Dietary Change Key to Improving Mental Health, Experts Say (932 hits)
Dietary changes that reduce the incidence of, and prevent, mental health disorders are a cost-effective and efficacious means of improving mental health, urges a position statement that sets out a series of recommendations to advance nutritional medicine in psychiatry.
The statement, released by the International Society for Nutritional Psychiatry Research (ISNPR), emphasizes that there is epidemiologic, basic scientific, and clinical evidence to show that diet both influences risk for and outcomes of mental health disorders.
Moreover, a number of nutrients are linked to brain health.
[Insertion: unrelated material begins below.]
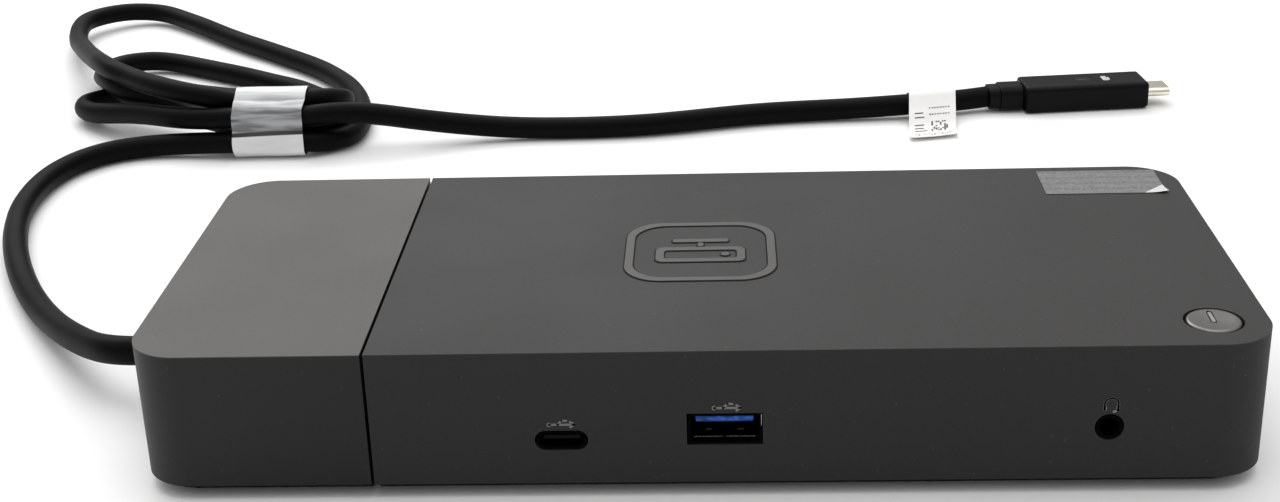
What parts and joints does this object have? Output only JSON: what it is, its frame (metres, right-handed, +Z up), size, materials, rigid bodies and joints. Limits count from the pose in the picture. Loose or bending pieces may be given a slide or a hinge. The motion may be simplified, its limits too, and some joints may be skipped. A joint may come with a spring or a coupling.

The statement calls for more robust research to determine the clinical impact of dietary changes and to identify biomarkers.
A number of nutrients, it says, have a "clear link" to brain health, including omega-3 fatty acids, B vitamins, choline, iron, zinc, magnesium, S-adenosyl methionine, vitamin D, and amino acids, and that dietary consumption could be supplemented by the prescription of nutraceuticals, where justified.
Nevertheless, further research is required, particularly randomized controlled trials (RCTs) using methodologically rigorous designs, to explore the biological pathways affected by nutritional modification, alongside clinical trials of nutraceuticals and the assessment of biomarkers.